Wazari wrote:These new PU's give me a headache and it sure appears now that I retired from race engineering at the right time. It baffles me that the FIA is concerned about "keeping costs down" while they made it necessary to spend enormous amounts of money in R and D, and production to make a competitive PU. After spending too much time analyzing these PU's, it really boils down to the relationship between the MGU-H,K, turbine and ES to maximize output for an entire race lap. It has become IMO, ridiculously complex to keep "costs down".
If it were up to me, I would just keep it simple. Max 2.0 liter displacement, number of cylinders, bore and stroke unrestricted, single turbo, max RPM 16,000 and everyone must run on the same 104 octane "pump fuel" supplied by one vendor only. 8 speed gearbox, no traction control and no ABS. Keep it simple, allow creativity in the ICE design and allow much fuel to be consumed with mid-race re-fueling. This is racing for goodness sakes....sorry for the rant....I feel better now.
Wazari with much respect I think F1 is going in the right direction. F1 knows that the future for the Automobile is to burn less fuel while making the same or more power. Going by your idea of what you would like to see F1 do for an engine platform in bold print, you would have engines making close to 2500 HP. Even with your 104 octane rule this could still could be done. I'm working on a good friends car that is running a 25 year old technology 4G63 engine 2.0L that makes around 1500 HP at 11000 rpm, and both of us are far from F1 engineer status. My point with this is what would a F1 car do with 2500HP? How much of the 2500 HP be used???
Some teams are also the manufacturer so I don't follow the logic of the FIA is trying to cut costs to teams and not the manufacturers? The cost to design and produce the MGU-H units alone must be enormous and sadly much of this technology will never see its way into production vehicles if that is supposedly the end goal. I just don't understand this, also with the blending of these exotic fuels.
Also, what is the purpose of fuel usage restrictions. We're going to spend millions of dollars to make these cars go as fast as possible, oh BTW, there is a fuel usage restriction. Go ahead and spend hundreds of thousands of pounds to make the exotic fuels but you can only use so much a lap. How is that cost saving? This reactionary management style of the FIA is going to ruin F! IMO. I don't think people realize the cost of the hardware (IE. PU's, bodywork, etc.) is not that great compared to the R and D and initial production start up costs. Once you develop and eventually cast an engine block, the subsequent ones are small in cost relative to the cost incurred prior. Limiting teams to 4 or 5 PU's a season doesn't make sense to me either. Maybe I'm too old school, but something needs to change in the FIA's total view with regards to PU's.

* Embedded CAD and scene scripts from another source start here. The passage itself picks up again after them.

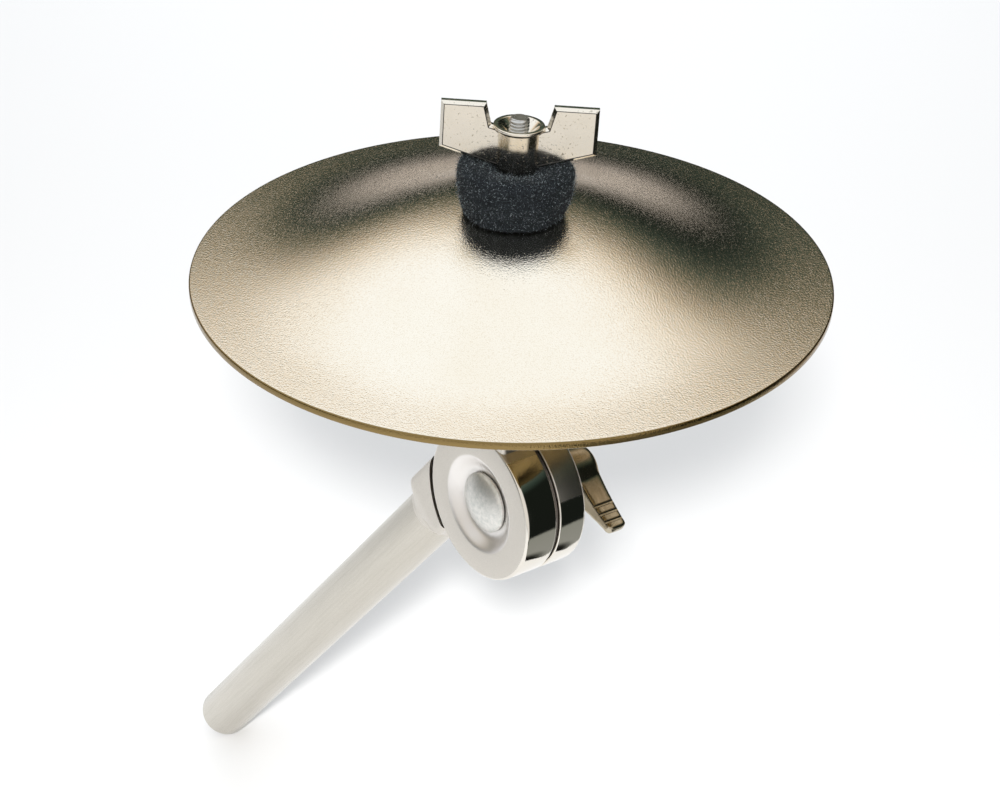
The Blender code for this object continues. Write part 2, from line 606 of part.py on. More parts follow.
def build_friction_disc(frame, material):
    bore = BOLT_DIAMETER + 2 * FIT_GAP
    half = SEAM_HALF - SEAT_GAP
    profile = tube_profile(bore, FRICTION_DISC_DIAMETER, -half, half)
    turned("friction_disc", profile, frame, material, CASTING_STEPS, ring=True, along_pivot=True)


def build_pivot_bolt(frame, material):
    """Domed head in the near disc's dish, a square under it, and a shank out to the clamp."""
    head = BOLT_HEAD_DIAMETER / 2
    edge = BOLT_HEAD_SEAT - BOLT_HEAD_EDGE
    radius = (head**2 + BOLT_DOME**2) / (2 * BOLT_DOME)
    spread = math.degrees(math.asin(head / radius))
    dome = arc(0.0, edge + radius - BOLT_DOME, radius, -90 + spread, -90, 6)
    shank = BOLT_DIAMETER / 2
    tip = CLAMP_PLACE + CLAMP_BORE_DEPTH - SEAT_GAP
    profile = [(0.0, tip), (shank - ROD_CHAMFER, tip), (shank, tip - ROD_CHAMFER)]
    profile += [(shank, BOLT_HEAD_SEAT), (head, BOLT_HEAD_SEAT), *dome]
    bolt = turned("pivot_bolt", profile, frame, material, CASTING_STEPS, along_pivot=True)
    reach = (BOLT_HEAD_SEAT - BOLT_HEAD_EDGE / 2, BOLT_HEAD_SEAT + BOLT_SQUARE_LENGTH)
    sides = (-BOLT_SQUARE / 2, BOLT_SQUARE / 2)
    combine(bolt, block("bolt_square", reach, sides, sides, frame), "UNION")


def build_bush(frame, material):
    bore = BOLT_DIAMETER + 2 * FIT_GAP
    profile = tube_profile(bore, BUSH_DIAMETER, SEAM_HALF + SEAT_GAP, FAR_HALF - SEAT_GAP)
    turned("pivot_bush", profile, frame, material, SMALL_STEPS, ring=True, along_pivot=True)


def build_clamp_washers(frame, steel, spring_steel):
    bore = BOLT_DIAMETER + 2 * FIT_GAP
    flat = tube_profile(bore, THRUST_WASHER_DIAMETER, THRUST_WASHER_PLACE, THRUST_WASHER_PLACE + THRUST_WASHER)
    turned("thrust_washer", flat, frame, steel, SMALL_STEPS, ring=True, along_pivot=True)
    wave = tube_profile(bore, WAVE_WASHER_DIAMETER, WAVE_WASHER_PLACE, WAVE_WASHER_PLACE + WAVE_WASHER)
    bm = spin_profile(wave, CASTING_STEPS, ring=True)
    for vert in bm.verts:
        vert.co.z += WAVE_HEIGHT * math.cos(3 * math.atan2(vert.co.y, vert.co.x))
    finish_mesh("wave_washer", lay_along_pivot(bm), frame, spring_steel)


def clamp_outline():
    """Outline of both clamp wings: (place across the pivot, place along it), with rounded tips."""
    tip = CLAMP_SPAN / 2
    root = CLAMP_PLACE + CLAMP_ROOT
    low = CLAMP_PLACE + CLAMP_TIP
    high = low + CLAMP_TIP_WIDTH
    crown = CLAMP_PLACE + CLAMP_HUB_HEIGHT
    half = [(CLAMP_HUB_TOP / 4, root), (tip - CLAMP_CORNER, low)]
    half += arc(tip - CLAMP_CORNER, low + CLAMP_CORNER, CLAMP_CORNER, -90, 0, 3)[1:]
    half += arc(tip - CLAMP_CORNER, high - CLAMP_CORNER, CLAMP_CORNER, 0, 90, 3)
    half += [(CLAMP_HUB_TOP / 4, crown - CLAMP_CROWN_INSET)]
    return half + [(-x, z) for x, z in reversed(half)]


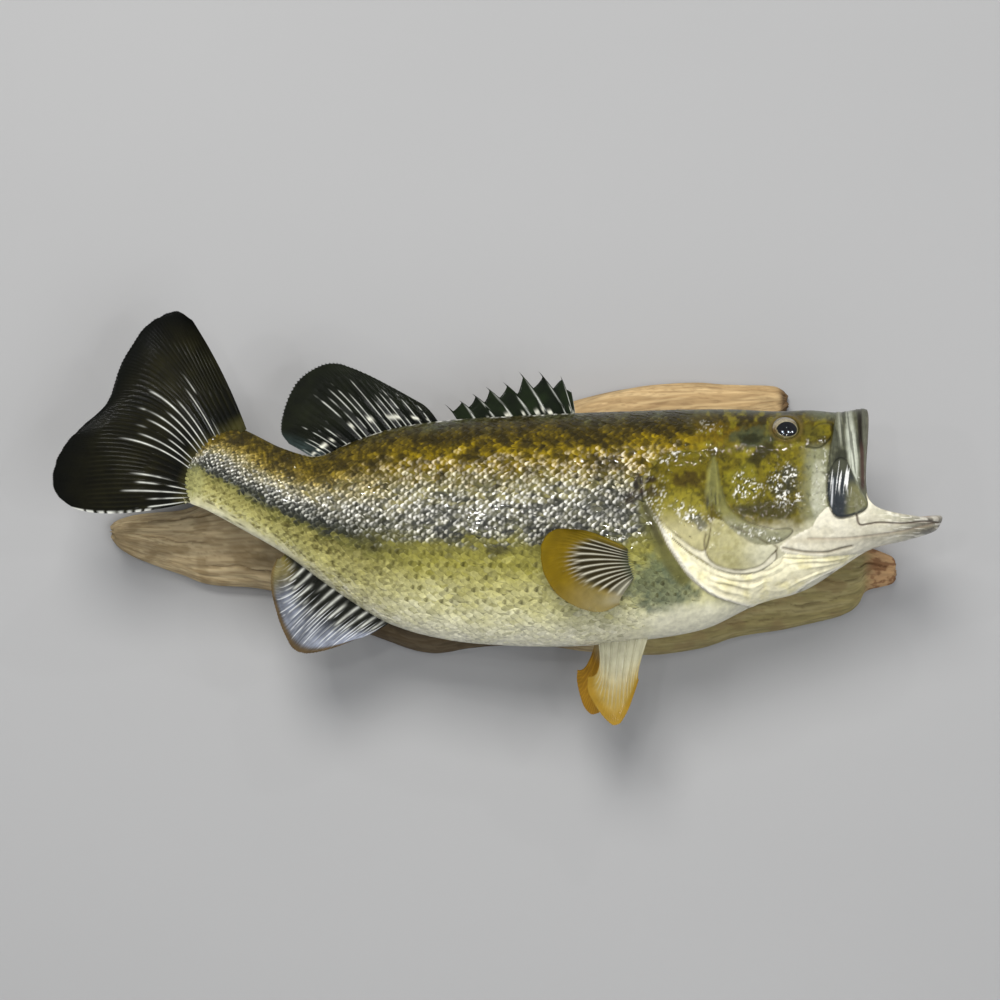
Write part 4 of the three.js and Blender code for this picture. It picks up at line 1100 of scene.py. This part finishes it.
def fin_piece(name, slot, material, settings):
    """A fin with rays on both faces, closed round its border."""
    f = FIN_DEFAULTS | settings
    count, rows = f["count"], f["rows"]
    cols = count * f["per_ray"]
    s, t = np.meshgrid(np.linspace(0, 1, cols + 1), np.linspace(0, 1, rows + 1), indexing="ij")
    ridge = f["ridge"](f, s, t)
    reach = t * (1 - f["scallop"] * (1 - ridge) - f["fray"] * noise(s * count * 2.3, 0.5, 1.0, 91))
    e = 0.004
    du = fin_place(f, np.clip(s + e, 0, 1), reach) - fin_place(f, np.clip(s - e, 0, 1), reach)
    dv = fin_place(f, s, np.clip(reach + e, 0.001, 1)) - fin_place(f, s, np.clip(reach - e, 0.001, 1))
    n = unit(np.cross(du, dv))
    rise = ridge * mix(f["ray"], 0.13, t ** 0.7) * (1 + 0.12 * np.sin(t * 190) * step(0.2, 0.4, t))
    border = np.minimum(np.minimum(s, 1 - s) * count, (1 - t) * rows / 2)
    half = np.maximum((mix(f["web"], 0.16, t) + rise) * step(-0.4, 1.0, border), 0.05)[..., None]
    ripple = f["ripple"] * (fbm(s * count / 3, t * 4, 2, 92) - 0.5) * t
    sheet = fin_place(f, s, reach) + n * ripple[..., None]
    points = np.concatenate([(sheet + n * side * half).reshape(-1, 3) for side in (-1, 1)])
    # both faces, then the strips that join them at the root, the edge and the two sides
    front = lattice(cols + 1, rows + 1)
    k = np.arange((cols + 1) * (rows + 1)).reshape(cols + 1, rows + 1)
    strips = [np.stack([line[:-1], line[1:], line[1:] + k.size, line[:-1] + k.size], -1)
              for line in (k[:, 0], k[::-1, -1], k[0, ::-1], k[-1])]
    faces, = outward(points, np.vstack([front[:, ::-1], front + k.size, *strips]))
    tone, shine = f["tone"](s, t, ridge)
    ux, uy = 0.01 + 0.48 * s, 0.01 + 0.97 * t
    uv = np.concatenate([np.stack([ux + shift, uy], -1).reshape(-1, 2) for shift in (0, 0.5)])
    obj = build(f"{name}_detail", points, faces, None, np.tile(tone.reshape(-1, 3), (2, 1)),
                np.tile(shine.ravel(), 2), uv)
    finish(obj, material, slot, name)


def glints(s, t, count, share, reach, seed):
    """Bright crests on a share of the rays, each of its own length and broken here and there."""
    ray = np.floor(s * count)
    whole = ray.astype(np.int64)
    end = reach * (0.55 + 0.6 * hashed(whole, 5, 1, seed))
    line = hill(np.mod(s * count, 1) - 0.5, 0.085) * (hashed(whole, 3, 7, seed) < share)
    return line * step(end, end - 0.12, t) * step(0.12, 0.38, noise(ray * 1.7, t * 9, 3, seed))


def caudal_tone(s, t, ridge):
    glint = glints(s, t, 24, 0.66, 0.6, 102) * step(0.12, 0.3, s) * step(0.03, 0.1, t)
    # painted glint: a broken white line along the lower edge
    rim = step(0.984, 0.994, s) * step(0.2, 0.35, t) * step(0.3, 0.6, noise(t * 30, 0.3, 1, 112))
    return paint(
        plain("050603", s),
        ("1c1a0a", 0.8 * step(0.1, 0.4, t) * step(1.0, 0.75, t) * fbm(s * 9, t * 3, 1, 101)),
        ("2c2a14", 0.3 * ridge * step(0.1, 0.3, t) * step(0.9, 0.6, t)),
        ("3d3a1c", 0.7 * step(0.2, 0.08, t + 0.08 * noise(s * 14, 0.5, 1, 99))),
        ("d2d3ca", 0.9 * glint),
        ("d2d3ca", 0.8 * rim)), 0.15 + 0.6 * glint


def dorsal_tone(s, t, ridge):
    glint = glints(s, t, 26, 0.62, 0.85 - 0.3 * s, 105)
    # painted glints: a row of white beads near the root of the fin
    bead_glint = step(0.5, 0.7, noise(s * 46, 0.3, 2, 98)) * hill(t - 0.2 - 0.08 * s, 0.03)
    return paint(
        plain("060804", s),
        ("1f2214", 0.6 * fbm(s * 7, t * 3, 4, 104) * step(0.15, 0.5, t)),
        ("c6c8be", 0.85 * glint),
        ("33403f", 0.6 * step(0.84, 0.98, s) * (1 - 0.5 * ridge)),
        ("d9d8c8", 0.9 * bead_glint)), 0.15 + 0.6 * glint


def spiny_tone(s, t, ridge):
    streak = step(0.3, 0.55, noise(s * 40, t * 6, 3, 96)) * step(0.95, 0.5, t)
    # painted glints: a row of white beads near the root of the fin
    bead_glint = step(0.5, 0.7, noise(s * 52, 0.3, 2, 97)) * hill(t - 0.27, 0.06)
    return paint(
        plain("070a05", s),
        ("1f2a14", 0.7 * fbm(s * 11, t * 3, 4, 106)),
        ("c9cbc2", 0.85 * ridge ** 3 * streak),
        ("d9d8c8", 0.9 * bead_glint)), 0.2 + 0.4 * ridge


def anal_tone(s, t, ridge):
    outer, margin = step(0.25, 0.45, t), step(0.97, 0.85, t)
    return paint(
        plain("14150f", s),
        ("b9bab0", 0.85 * ridge * step(0.98, 0.7, t) * step(0.15, 0.5, noise(s * 9, t * 6, 3, 109))),
        ("8f95a4", 0.75 * step(0.4, 0.65, t) * margin * (0.4 + 0.6 * noise(s * 8, t * 6, 2, 107))),
        ("eceeee", 0.85 * glints(s, t, 39, 0.6, 1.0, 110) * outer * margin),
        ("1c1c18", 0.7 * glints(s + 0.013, t, 39, 0.7, 1.0, 111) * outer),
        ("6a5f2c", 0.85 * step(0.8, 0.97, s + 0.12 * t) * step(0.15, 0.5, t)),
        ("5b4a30", 0.75 * step(0.86, 0.97, t)),
        ("b9b59a", 0.7 * step(0.16, 0.02, t))), 0.3 + 0.5 * ridge


def pectoral_tone(s, t, ridge):
    inner = step(0.66, 0.46, t + 0.08 * np.cos(7 * s)) * step(0.02, 0.16, s)
    cloud = 0.6 + 0.4 * fbm(s * 9, t * 4, 2, 114)
    return paint(
        plain("756104", s),
        ("665008", 0.6 * fbm(s * 8, t * 5, 1, 108) + 0.15 * (1 - ridge)),
        ("5f5418", 0.5 * step(0.35, 0.0, s) * step(0.9, 0.4, t)),
        ("17150c", 0.92 * inner * (1 - ridge)),
        ("c4c3b4", 0.85 * inner * ridge),
        ("858064", 0.55 * step(0.5, 0.85, s) * step(0.4, 0.65, t) * cloud),
        ("9d9a86", 0.4 * step(0.84, 0.98, s) * step(0.97, 0.7, t)),
        ("3c4230", 0.85 * step(0.16, 0.03, t))), 0.12 + 0.55 * inner * ridge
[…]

Again with much respect in regards to your above statement in bold. I think if the manufacturers want to play with this new technology then they will have to pay and they should be able to afford it. I think we will see some type of this technology in production vehicles. Hybrid down size DI turbo engines that produce great BSFC numbers are already being built. If the manufacturer could implement a MGHU to help charge the battery and add some extra power to the battery pack at WOT and add a small amount at mid load would be awesome!!! I own a 2000 Honda Insight that could use the extra power and charge.
On the subject of the exotic fuels that are being made for F1, I think we need to see some advancement. Todays fuel has been stagnant for years now. Its time to improve the fuel and design it around DI with high cylinder pressures with faster burn rates.